The Rule on its own, however, cannot protect taxpayers from future bailouts. It does not prevent banks from over-lending if there is another bubble. There is only one solution: increase capital ratios — and apply similar ratios to securitized assets. Increases would have to be gradual, as some banks could respond by shrinking assets rather than raising capital — which would have a deflationary effect on the economy. Changes would also have to be sensitive to the economic cycle. The easiest way may be to set a long-term target (e.g. 20% Tier 1 + 2 capital by 2030) and leave implementation to the central bank as part of its monetary policy.

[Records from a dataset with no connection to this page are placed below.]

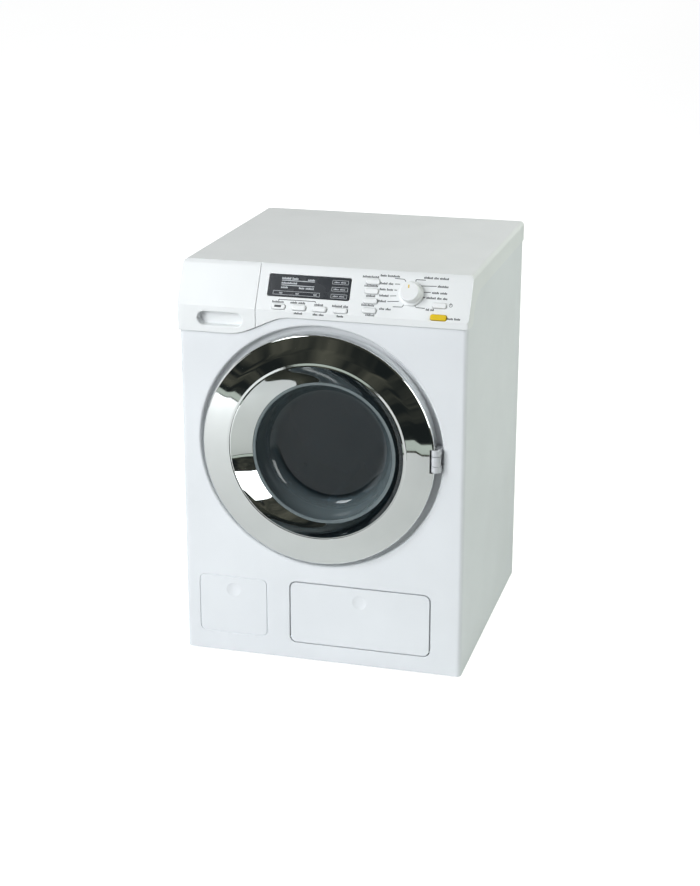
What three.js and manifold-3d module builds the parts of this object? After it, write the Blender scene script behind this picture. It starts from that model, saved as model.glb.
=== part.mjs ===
// Toy front-loading washing machine with working door, drum, drawer, flap, dial and push buttons
// Units are millimetres, +Z is up, the front faces -Y, and the origin is the centre of the footprint
// Depths named in this file are measured back from the cabinet's front face

import * as THREE from 'three';
import { mergeVertices } from 'three/addons/utils/BufferGeometryUtils.js';
import Module from 'manifold-3d';

const wasm = await Module();
wasm.setup();

// Overall sizes
const overallHeight = 260;
const coverOverhang = 0.6;
const bodyWidth = 183.8;
const bodyDepth = 184.1;
const bodyBottom = 1.2;
const wall = 2.4;
const coverWall = 2.2;
const bodyCornerRadius = 3;
const coverCornerRadius = 1.6;
const coverEdgeRadius = 3;

// Clearances
const snugGap = 0.1;
const fitGap = 0.3;
const seamGap = 0.5;
const runGap = 0.7;
const overrun = 2;

// Facets on round pieces
const largeFacets = 40;
const mediumFacets = 24;
const smallFacets = 10;
const arcFacets = 3;
const keyFacets = 1;
const funnelSteps = 4;
const bowlSteps = 6;

// Control panel slope at the top front
const panelProud = 1.8;
const panelRun = 13.05;
const panelRise = 23.8;
const plateChamfer = 2.2;
const skirtHeight = 13;
const lowerFaceHeight = 4.1;
const sideSeamFoot = 8;
const sideSeamStep = 6;
const sideSeamRun = 35;

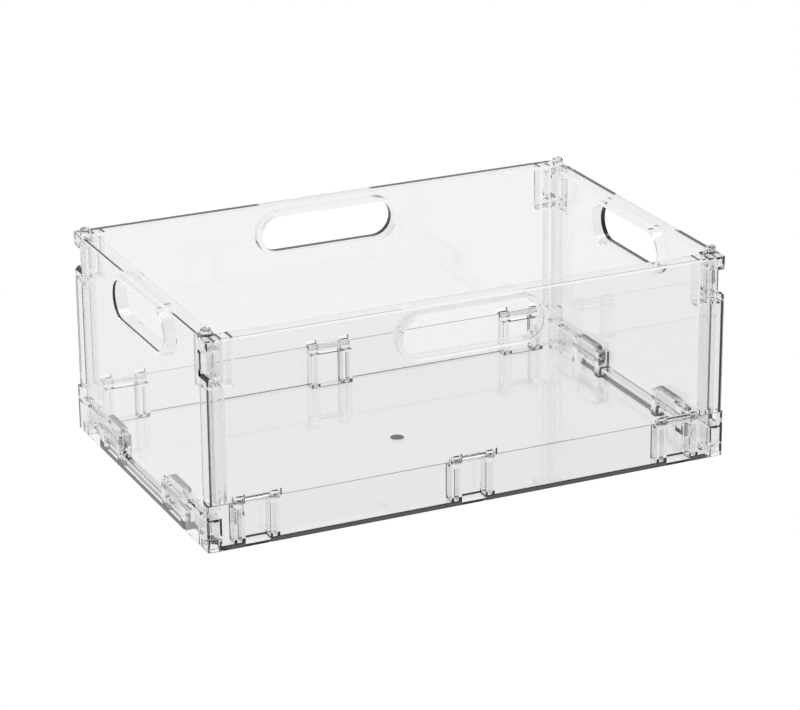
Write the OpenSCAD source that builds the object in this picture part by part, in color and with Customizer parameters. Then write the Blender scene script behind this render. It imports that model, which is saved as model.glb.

Together with the Volcker Rule, increased capital ratios are our best defense against a recurrence of the GFC.

Dollar retreats, gold rises

The US Dollar Index is retracing to test support at 76.00. Respect of support would confirm the primary up-trend and offer a target of 84.00* for the next advance. A 63-day Twiggs Momentum trough above zero would strengthen the signal.

US Dollar Index

* Target calculation: 80 + ( 80 - 76 ) = 84

Spot gold is testing the declining trendline and resistance at $1700/ounce. Respect would warn of a decline to test $1500*. The primary trend remains upward and will resume if the Fed introduces further quantitative easing in the months ahead.

Spot Gold

* Target calculation: 1700 - ( 1900 - 1700 ) = 1500

Amex Gold Bugs Index continues in a broadening wedge formation. Downward breakouts occur 66% of the time, according to Thomas Bulkowski. Failure of support at 500 would offer a target of 370*.

Amex Gold Bugs Index

Crude and commodities rally

Brent Crude rallied off support at $99/$100 per barrel, headed for a test of the upper trend channel. 63-Day Twiggs Momentum above its descending trendline warns that the down-trend is weakening. Breakout above the upper channel would test the 2011 high of $125/barrel.

ICE Brent Crude Afternoon Markers

CRB Commodities Index similarly rallied off support at 300. 63-Day Twiggs Momentum is still declining and failure to reach the upper trend channel (on the price chart) would warn of an accelerating down-trend.

CRB Commodities Index




The one game of all games that really requires study before making a play is the one he (the average investor) goes into without his usual highly intelligent preliminary and precautionary doubts. He will risk half his fortune in the stock market with less reflection than he devotes to the selection of a medium-priced automobile.

~ Jesse Livermore in Reminiscences of a Stock Operator by Edwin Lefevre.